→ Information shown:
* * * * * * *

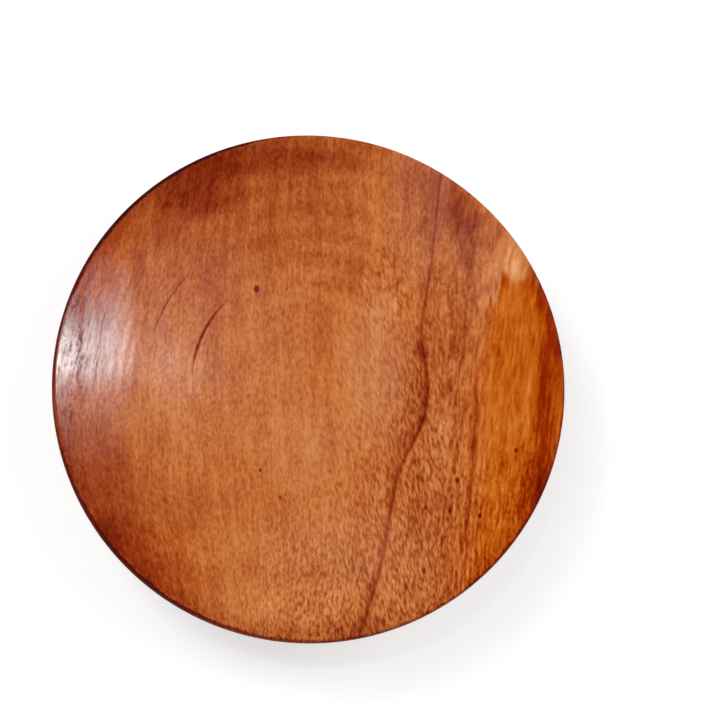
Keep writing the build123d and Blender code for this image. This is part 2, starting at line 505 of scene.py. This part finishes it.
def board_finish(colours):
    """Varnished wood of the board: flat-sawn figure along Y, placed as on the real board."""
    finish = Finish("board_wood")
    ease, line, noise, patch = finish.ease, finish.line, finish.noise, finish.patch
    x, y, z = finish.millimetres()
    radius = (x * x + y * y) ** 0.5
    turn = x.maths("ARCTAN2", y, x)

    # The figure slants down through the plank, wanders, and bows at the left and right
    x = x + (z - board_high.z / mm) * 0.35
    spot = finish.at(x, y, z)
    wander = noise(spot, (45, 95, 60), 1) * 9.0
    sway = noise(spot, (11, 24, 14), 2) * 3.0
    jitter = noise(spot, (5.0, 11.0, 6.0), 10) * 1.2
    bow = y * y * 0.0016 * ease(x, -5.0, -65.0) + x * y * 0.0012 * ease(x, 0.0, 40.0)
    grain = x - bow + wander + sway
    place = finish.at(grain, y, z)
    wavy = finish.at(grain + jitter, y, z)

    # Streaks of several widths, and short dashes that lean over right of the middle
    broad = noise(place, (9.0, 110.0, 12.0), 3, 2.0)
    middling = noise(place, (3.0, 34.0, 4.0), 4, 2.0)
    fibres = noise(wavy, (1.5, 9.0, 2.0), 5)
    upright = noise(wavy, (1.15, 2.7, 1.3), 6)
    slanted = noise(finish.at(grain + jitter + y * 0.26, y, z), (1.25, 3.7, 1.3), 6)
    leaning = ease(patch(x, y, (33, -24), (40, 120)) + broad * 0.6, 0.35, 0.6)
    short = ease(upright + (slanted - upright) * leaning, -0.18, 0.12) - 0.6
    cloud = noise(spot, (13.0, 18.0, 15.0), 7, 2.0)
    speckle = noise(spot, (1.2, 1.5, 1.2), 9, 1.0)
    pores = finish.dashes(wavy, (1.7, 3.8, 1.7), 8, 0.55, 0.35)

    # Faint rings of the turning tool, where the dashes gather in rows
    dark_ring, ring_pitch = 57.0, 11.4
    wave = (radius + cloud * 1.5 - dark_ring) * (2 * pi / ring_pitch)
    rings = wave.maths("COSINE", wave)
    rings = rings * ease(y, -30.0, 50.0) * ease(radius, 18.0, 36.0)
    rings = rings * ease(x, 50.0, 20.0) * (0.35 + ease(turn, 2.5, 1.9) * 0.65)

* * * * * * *

→ Problem description: Return only the lines spanning from the first line of the material through the line with "pores = finish.dashes(wavy, (1.7, 3.8, 1.7), 8, 0.55, 0.35)", copied exactly, both ends kept.

→ Full output:
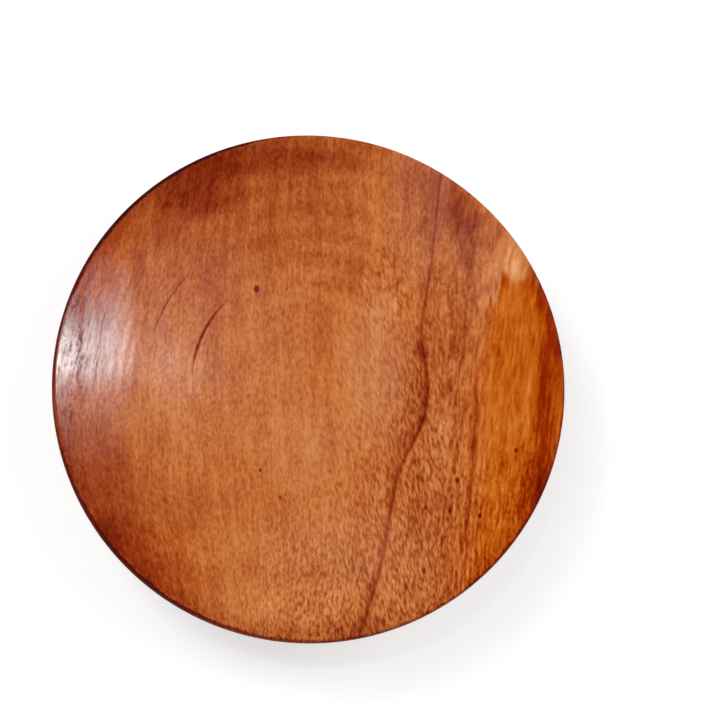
Keep writing the build123d and Blender code for this image. This is part 2, starting at line 505 of scene.py. This part finishes it.
def board_finish(colours):
    """Varnished wood of the board: flat-sawn figure along Y, placed as on the real board."""
    finish = Finish("board_wood")
    ease, line, noise, patch = finish.ease, finish.line, finish.noise, finish.patch
    x, y, z = finish.millimetres()
    radius = (x * x + y * y) ** 0.5
    turn = x.maths("ARCTAN2", y, x)

    # The figure slants down through the plank, wanders, and bows at the left and right
    x = x + (z - board_high.z / mm) * 0.35
    spot = finish.at(x, y, z)
    wander = noise(spot, (45, 95, 60), 1) * 9.0
    sway = noise(spot, (11, 24, 14), 2) * 3.0
    jitter = noise(spot, (5.0, 11.0, 6.0), 10) * 1.2
    bow = y * y * 0.0016 * ease(x, -5.0, -65.0) + x * y * 0.0012 * ease(x, 0.0, 40.0)
    grain = x - bow + wander + sway
    place = finish.at(grain, y, z)
    wavy = finish.at(grain + jitter, y, z)

    # Streaks of several widths, and short dashes that lean over right of the middle
    broad = noise(place, (9.0, 110.0, 12.0), 3, 2.0)
    middling = noise(place, (3.0, 34.0, 4.0), 4, 2.0)
    fibres = noise(wavy, (1.5, 9.0, 2.0), 5)
    upright = noise(wavy, (1.15, 2.7, 1.3), 6)
    slanted = noise(finish.at(grain + jitter + y * 0.26, y, z), (1.25, 3.7, 1.3), 6)
    leaning = ease(patch(x, y, (33, -24), (40, 120)) + broad * 0.6, 0.35, 0.6)
    short = ease(upright + (slanted - upright) * leaning, -0.18, 0.12) - 0.6
    cloud = noise(spot, (13.0, 18.0, 15.0), 7, 2.0)
    speckle = noise(spot, (1.2, 1.5, 1.2), 9, 1.0)
    pores = finish.dashes(wavy, (1.7, 3.8, 1.7), 8, 0.55, 0.35)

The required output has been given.